Niko Geldner, professeur associé au Département de biologie moléculaire végétale (DBMV) de l'UNIL, et son équipe sont parvenus à révéler comment naissent les nouvelles racines en se frayant un chemin au travers des cellules de la racine mère. Malgré l'importante structure au niveau des racines de la plante leur conférant ainsi étanchéité et protection contre les pathogènes, les cellules de la racine mère sont capables de se déformer et de diminuer leur volume pour permettre la sortie des jeunes racines. Cette découverte étonnante est publiée dans l'édition du 10 janvier 2014 de "Science" et fait même la couverture de la prestigieuse revue scientifique.
Une naissance à hauts risques
Les plantes explorent le sol à la recherche de nutriments grâce à leurs racines. Pour ce faire, la racine primaire se ramifie en un grand nombre de racines secondaires. Ces nouvelles racines se forment à l'intérieur de la racine mère et doivent traverser les différentes couches constituant la racine primaire pour émerger.

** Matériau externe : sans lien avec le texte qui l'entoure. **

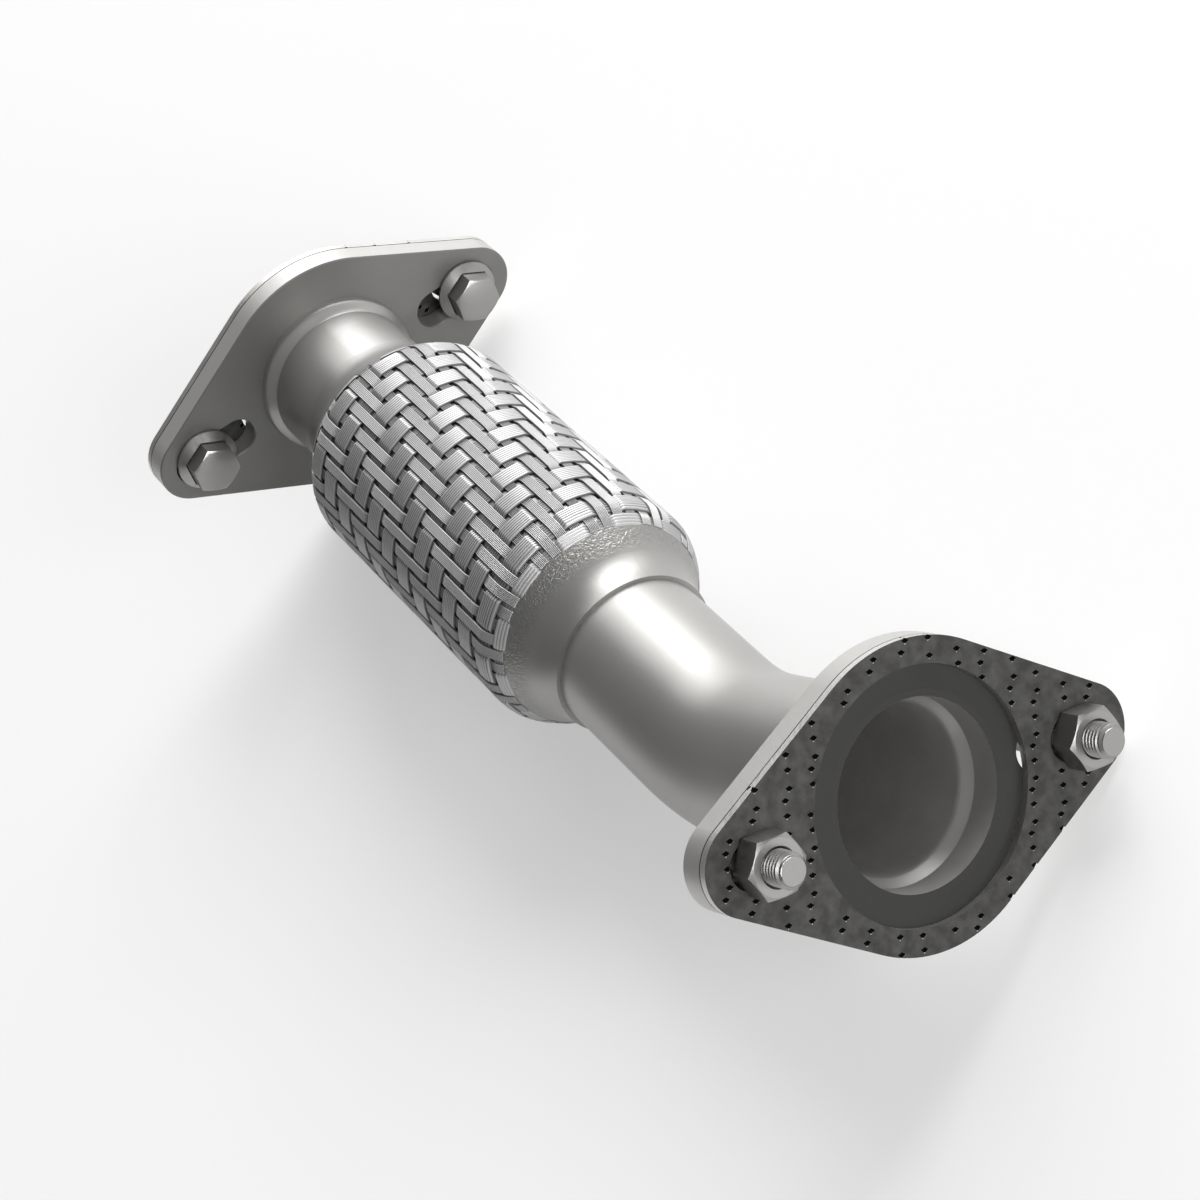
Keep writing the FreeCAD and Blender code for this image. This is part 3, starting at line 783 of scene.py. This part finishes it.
def makeGasket(end, out):
    node = f"{end}_gasket"
    shape = nodeShape(node)
    face = Vector(mounts[f"{end}_bore"]["pos_m"])
    gap = gasket["levelGap"]
    rims = []
    for part in shape.faces:
        levels = [(vert.co - face).dot(out) / gasket["thick"] for vert in part.verts]
        height = max(levels) - min(levels)
        if height > 1 - gap:
            part.material_index = rimNumber
            rims.append(part)
        elif height > gap or gap < levels[0] < 1 - gap:
            part.material_index = pitNumber
    while rims:    # a pit may cut into a rim, and the rim goes on beside it
        part = rims.pop()
        for other in (beside for edge in part.edges for beside in edge.link_faces):
            if other.material_index != rimNumber and other.normal.angle(part.normal) < gasket["rimTurn"]:
                other.material_index = rimNumber
                rims.append(other)
    pit = makePit(f"{end}TangPit", out, face + out * gasket["thick"] / 2)
    finishes = [gasketSheet, gasketRim, pit]
    newPiece(f"{end}_gasket_sheet", shape, finishes, [node], sharpAngle=10)


makeGasket("inlet", inletOut)
makeGasket("outlet", outletOut)
print("gaskets sorted")


# Flange bolts with their threads, from under the collar: the head lies below 0, the shank above

bolt = {    # in millimetres and degrees
    "crestRadius": 4.93,
    "rootRadius": 4.2,
    "pitch": 1.25,
    "length": 25.0,
    "point": 1.0,
    "pointInset": 0.4,       # the shank's end inside the thread's root
    "shankStart": -1.0,
    "threadLead": 0.6,       # the thread begins this far inside the head
    "threadEndGap": 0.02,
    "toothSunk": 0.15,       # below the root
    "toothCrest": (0.52, 0.70),
    "toothFoot": 1.2,
    "turnSteps": 36,
    "flats": 15.0,
    "headHeight": 9.5,
    "neckHeight": 0.5,       # where the flats widen into the collar
    "neckWiden": 0.4,
    "collarRadius": 10.8,
    "collarEdge": 1.6,
    "collarSlope": 1.8,
    "collarBevel": 0.3,
    "collarFoot": 0.5,
    "faceRadius": 7.1,
    "bevelAngle": 30.0,
    "headSteps": 48,
    "toothDepth": 0.25,
    "toothInner": 7.0,
    "recessRadius": 6.4,
    "recessDepth": 0.3,
    "flangeThick": 8.0,
}


def hexRadius(flats, angle):
    return flats / 2 / math.cos((angle + math.pi / 6) % (math.pi / 3) - math.pi / 6)


def ringStack(shape, steps, rings):    # (radius, height), each a number or a function of the angle
    def value(thing, angle):
        return thing(angle) if callable(thing) else thing

    made = bmesh.ops.create_circle(shape, cap_ends=False, segments=steps, radius=1.0)
    ring = list(made["verts"])
    edges = [edge for edge in shape.edges if edge.verts[0] in ring]
    for number, (radius, height) in enumerate(rings):
        if number:
            made = bmesh.ops.extrude_edge_only(shape, edges=edges)["geom"]
            ring = [part for part in made if isinstance(part, bmesh.types.BMVert)]
            edges = [part for part in made if isinstance(part, bmesh.types.BMEdge)
                     and part.verts[0] in ring and part.verts[1] in ring]
        for vert in ring:
            angle = math.atan2(vert.co.y, vert.co.x)
            reach = value(radius, angle)
            vert.co = (reach * math.cos(angle), reach * math.sin(angle), value(height, angle))
    bmesh.ops.holes_fill(shape, edges=[edge for edge in shape.edges if edge.is_boundary], sides=0)


def boltHead(shape):
    top = -bolt["headHeight"]
    slope = -bolt["collarEdge"] - bolt["collarSlope"]
    rim, bevel = bolt["collarRadius"], bolt["collarBevel"]
    slant = math.tan(math.radians(bolt["bevelAngle"]))
    tooth = 2 * math.pi / bolt["headSteps"]

    def side(angle):
        return hexRadius(bolt["flats"], angle)

    def topEdge(angle):
        return top + (side(angle) - bolt["faceRadius"]) * slant

    def neck(angle):
        return side(angle) + bolt["neckWiden"]

    def toothed(angle):
        return -bolt["toothDepth"] * (round(angle / tooth) % 2)

    ringStack(shape, bolt["headSteps"], (
        (bolt["faceRadius"], top),
        (side, topEdge),
        (side, slope + bolt["neckHeight"]),
        (neck, slope),
        (rim - bevel, -bolt["collarEdge"]),
        (rim, -bolt["collarEdge"] + bevel),
        (rim, -bolt["collarFoot"]),
        (rim - bevel, toothed),
        (bolt["toothInner"], toothed),
        (bolt["recessRadius"], -bolt["recessDepth"]),
        (bolt["crestRadius"], -bolt["recessDepth"]),
    ))


def boltShank(shape):
    length, root, crest = bolt["length"], bolt["rootRadius"], bolt["crestRadius"]
    pointStart = length - bolt["point"]
    inset, lead, sunk = bolt["pointInset"], bolt["threadLead"], root - bolt["toothSunk"]
    ringStack(shape, bolt["turnSteps"], (
        (root, bolt["shankStart"]), (root, pointStart + crest - root - inset), (root - inset, length)))
    turns = int((length + lead) / bolt["pitch"])
    tooth = [(sunk, 0.0), *((crest, height) for height in bolt["toothCrest"]), (sunk, bolt["toothFoot"])]
    before = set(shape.verts)
    corners = [shape.verts.new((radius, 0, height)) for radius, height in tooth]
    face = shape.faces.new(corners)
    bmesh.ops.spin(
        shape, geom=[face] + face.edges[:] + corners, cent=(0, 0, 0), axis=(0, 0, 1),
        dvec=(0, 0, bolt["pitch"] / bolt["turnSteps"]), angle=2 * math.pi * turns,
        steps=turns * bolt["turnSteps"])
    for vert in shape.verts:
        if vert not in before:
            vert.co.z -= lead
            radius = math.hypot(vert.co.x, vert.co.y)
            limit = crest - max(0.0, vert.co.z - pointStart)
            if radius > limit:
                vert.co.x *= limit / radius
                vert.co.y *= limit / radius
            vert.co.z = min(vert.co.z, length - bolt["threadEndGap"])


def makeBolt(end, number, out):
    shape = bmesh.new()
    boltHead(shape)
    boltShank(shape)
    bmesh.ops.recalc_face_normals(shape, faces=shape.faces)
    nut = boxMiddle(f"{end}_nut_{number}")
    across = (nut - boxMiddle(f"{end}_nut_{3 - number}")).normalized()
    face = Vector(mounts[f"{end}_bore"]["pos_m"])
    outside = nut - out * ((nut - face).dot(out) + bolt["flangeThick"] / 1000)
    place = axesMatrix(outside, across, out.cross(across))
    bmesh.ops.transform(shape, matrix=place @ millimetres, verts=shape.verts)
    node = f"{end}_bolt_{number}"
    newPiece(node + "_threaded", shape, [boltSteel], [node])


for endName, outward in (("inlet", inletOut), ("outlet", outletOut)):
    for boltNumber in (1, 2):
        makeBolt(endName, boltNumber, outward)
print("bolts threaded")


# Floor, lights and camera

studio = {
    "floorMiddle": (0.17, 0),
    "floorSize": 8.0,
    "floorGap": 0.0002,
    "floorShade": 0.55,
    "floorLift": 0.42,
    "worldShade": 0.19,
    "lampAim": (0.17, 0.01, 0.0),
    "lampDistance": 4.0,
    "lampSize": 2.57,
    "lamps": {    # where each lamp stands from the aim, and its power
        "keyLamp": ((-0.35, 0.75, 0.56), 120),
        "lowLamp": ((-0.2, 0.95, 0.25), 38),
        "farLamp": ((-0.75, 0.35, 0.56), 30),
        "edgeLamp": ((-0.75, 0.57, 0.31), 30),
        "frontLamp": ((0.9, 0.3, 0.3), 112),
    },
}


def makeFloorPaint():    # lit like any floor, and lifted where a view or a reflection meets it
    paint = bpy.data.materials.new("floorPaint")
    paint.use_nodes = True
    tree = paint.node_tree
    tree.nodes.clear()
    out = tree.nodes.new("ShaderNodeOutputMaterial")
    spread = tree.nodes.new("ShaderNodeBsdfDiffuse")
    spread.inputs["Color"].default_value = (*[studio["floorShade"]] * 3, 1)
    glow = tree.nodes.new("ShaderNodeEmission")
    rays = tree.nodes.new("ShaderNodeLightPath")
    seen = mathNode(tree, "MAXIMUM", rays.outputs["Is Camera Ray"], rays.outputs["Is Glossy Ray"])
    seen = mathNode(tree, "MAXIMUM", seen, rays.outputs["Is Transmission Ray"])
    tree.links.new(mathNode(tree, "MULTIPLY", seen, studio["floorLift"]), glow.inputs["Strength"])
    both = tree.nodes.new("ShaderNodeAddShader")
    tree.links.new(spread.outputs[0], both.inputs[0])
    tree.links.new(glow.outputs[0], both.inputs[1])
    tree.links.new(both.outputs[0], out.inputs["Surface"])
    return paint


def makeFloor():
    shape = bmesh.new()
    bmesh.ops.create_grid(shape, x_segments=1, y_segments=1, size=studio["floorSize"] / 2)
    mesh = bpy.data.meshes.new("floor")
    shape.to_mesh(mesh)
    shape.free()
    mesh.materials.append(makeFloorPaint())
    floor = bpy.data.objects.new("floor", mesh)
    bpy.context.scene.collection.objects.link(floor)
    floor.location = (*studio["floorMiddle"], solidBox[0].z - studio["floorGap"])


def makeLamp(name, direction, power):
    data = bpy.data.lights.new(name, "AREA")
    data.shape = "DISK"
    data.size = studio["lampSize"]
    data.energy = power
    lamp = bpy.data.objects.new(name, data)
    bpy.context.scene.collection.objects.link(lamp)
    away = Vector(direction).normalized()
    lamp.location = Vector(studio["lampAim"]) + away * studio["lampDistance"]
    lamp.rotation_euler = away.to_track_quat("Z", "Y").to_euler()


def makeWorld():
    world = bpy.data.worlds.new("studio")
    bpy.context.scene.world = world
    world.use_nodes = True
    sky = world.node_tree.nodes["Background"]
    sky.inputs["Color"].default_value = (1, 1, 1, 1)
    sky.inputs["Strength"].default_value = studio["worldShade"]


makeFloor()
makeWorld()
for lampName, (lampDirection, lampPower) in studio["lamps"].items():
    makeLamp(lampName, lampDirection, lampPower)

camera = {
    "place": (0.8715, 0.0668, 0.6536),
    "aim": (0.1828, 0.0055, 0.0022),
    "roll": -54.0,
    "lens": 94.95,
    "sensor": 36.0,
}
cameraData = bpy.data.cameras.new("camera")
cameraData.lens = camera["lens"]
cameraData.sensor_width = camera["sensor"]
cameraObject = bpy.data.objects.new("camera", cameraData)
bpy.context.scene.collection.objects.link(cameraObject)
cameraObject.location = camera["place"]
look = (Vector(camera["aim"]) - Vector(camera["place"])).to_track_quat("-Z", "Y").to_matrix()
roll = Matrix.Rotation(math.radians(camera["roll"]), 3, "Z")
cameraObject.rotation_euler = (look @ roll).to_euler()
bpy.context.scene.camera = cameraObject
bpy.context.scene.view_settings.view_transform = "Standard"
print("studio set")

L'endoderme, la couche cellulaire profonde de la racine mère en contact direct avec la racine latérale naissante, est d'une importance capitale pour la plante. L'équipe du Prof. Niko Geldner a en effet découvert les protéines formant les «cadres de Caspary», sortes de micro-filets qui entourent l'endoderme et confèrent aux racines leur étanchéité, tout en les protégeant contre les pathogènes. Cette avancée a valu au professeur lausannois deux publications dans les prestigieuses revues Nature (mai 2011) et Cell (mars 2013). Le bon déroulement de la «naissance» d'une racine latérale est donc critique pour la plante. En effet, une simple ouverture des couches protectrices de la racine mère représente un «talon d'Achille» pour la plante face aux pathogènes.
Un processus complexe mêlant perception, communication et adaptation
Comment la plante procède-t-elle pour laisser émerger la nouvelle racine tout en conservant l'étanchéité de la racine mère? C'est ce qu'a voulu comprendre le groupe de Niko Geldner. Grâce à l'utilisation de plantes transgéniques du type Arabette des dames (Arabidopsis thaliana) et de techniques avancées de marquage des différentes couches de l'endoderme de la racine mère, les chercheurs ont démontré que la naissance d'une racine n'est pas un simple processus de rupture mécanique des cellules de la racine primaire. En effet, celles-ci doivent non seulement percevoir la racine en formation de manière précoce, mais aussi digérer leurs propres parois pour faciliter l'émergence de la nouvelle racine.
Dans la revue Science de janvier, l'équipe de Niko Geldner décrit pour la première fois les réarrangements dramatiques qu'une cellule endodermale vivante met en place pour permettre la croissance d'une racine latérale. D'une façon remarquable, l'endoderme se déforme et perd une grande partie de son volume, tout en restant vivant. «A notre grande surprise, relève Niko Geldner, lorsque nous bloquons la capacité de l'endoderme à percevoir une racine latérale naissante et à perdre son volume, toutes les premières étapes de la formation d'une nouvelle racine sont supprimées».
Vers le développement contrôlé de nouvelles racines?
Ces résultats impressionnants illustrent l'importance d'une adaptation entre cellules voisines pour la formation de nouveaux organes. «Ce processus pourrait avoir lieu dans de nombreuses situations comme la symbiose entre plantes et microorganismes du sol ou l'entrée du pollen dans les fleurs lors de leur fertilisation», ajoute Niko Geldner. Ces recherches ouvrent également de nouvelles perspectives pour la botanique et l'agriculture, par exemple pour la culture de plantes dans des milieux pauvres ou secs en contrôlant le développement de nouvelles racines.